I have watched my sisters and other young women over the years get married and then suddenly they step into “motherhood.” And, I don’t mean merely that they have babies, but they magically know how to “mother” their children, intuitively feeling a connection with them and it is this “feeling” of connection that they offer that provides an existential anchor for the developing soul. And yes, it must hurt to me a mother and watch their “young’uns” grow up and make many of the same mistakes they did. And it must hurt father’s also. But, you can be impressed with me, as I avoided that mistake—-I DIDN’T HAVE CHILDREN!!!! (Now, on this final point, please remember I am pathologically ironic!)

(Btw, on Father’s Day, I hope to offer a more sympathetic note re my dad with whom I increasingly identify.)

A Man’s View of Maternal Connection

One of my blogging friends posted observations about motherhood a couple of days ago and this prompted very touching discussion on the “mama and child” phenomena, And what a beautiful sight that is, to watch a “mama and child” do their thing together at school, or at Wal-Mart, or church. They are beautiful, a lovely dyad for at first the separateness that we see is not really there.
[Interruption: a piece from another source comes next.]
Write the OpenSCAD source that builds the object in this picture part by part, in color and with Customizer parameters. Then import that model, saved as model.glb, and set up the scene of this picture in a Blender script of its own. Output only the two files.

And I often think of my dear mother who struggled so hard to raise six children in Arkansas poverty in the Fifties and Sixties. My heart is deeply troubled as I reflect back on those years and I so wish I could have offered her more compassion in her later years than I did. She was a “mother hen” and indeed often used that image to describe how she would like to keep her “brood” underneath her wings and protect us from what I would later hear described as those “thousand natural shocks that flesh is heir to.”

I remember one vivid image from my childhood which reveals the attachment issues I had with her, issues which will never completely leave me. I was about two and a half and we were in a department store doing what mother loved to do when we “went to town”, walk through the bolts of cloth at West Brothers Department store and pine for the brightly colored patterned cloth. I was very much in tow, almost literally hanging on her skirt hem, but I must have been distracted because I suddenly looked up…and then around…and there was no mother! I vividly remember that moment because it must have been sheer terror and revealed how I would handle difficult emotion throughout my life—-I kept perfectly calm, rational, and under control to size the situation up and did so in a matter of a few seconds. I knew that I could not make it without a mother so, I looked to my side and saw a woman who would do and reached my hand toward her to ask her to be my mother when my dear mother came around the corner. In that split second of time “a plank in reason (had) broke(n)” and terror gripped my soul but I “categorized” the experience and was about to make a “good” decision though one that spoke, and does speak, volumes about me. In that moment of terror I experienced what Jacque Lacan was describing in France at the time as “the lost object.” And, I can today discourse at great length about that subject but I don’t know much about the experience.

But, I offer a poem from another man who I think does know something about the experience or he could not have written such a powerful poem about the maternal connection.

Taung Child by Alan Shapiro

What led you down, first mother, from the good
dark of the canopy, and then beyond it?
What scarcity or new scent drew you out
that day into the vertical-hating flatness
of the bright veldt, alone, or too far from
the fringes of the group of other mothers
following the fathers out among the herds
and solitary grazers, the child clinging to your back
when the noiseless wing flash lifted him
away into the shocked light as the others ran?
Two million years ago, and yet what comes
to me, in time lapse through cascading chains
of changing bodies, is not the tiny skull
I’m holding, not the clawed out eye sockets,
his fractured jaw, but you, old mother, just then
in that Ur-moment of his being gone,
what I’ve felt too, on crowded streets, in malls,
if only briefly, in the instant when
the child beside me who was just there
isn’t
before he is again, that shock, that panic,
that chemical echo of your screaming voice.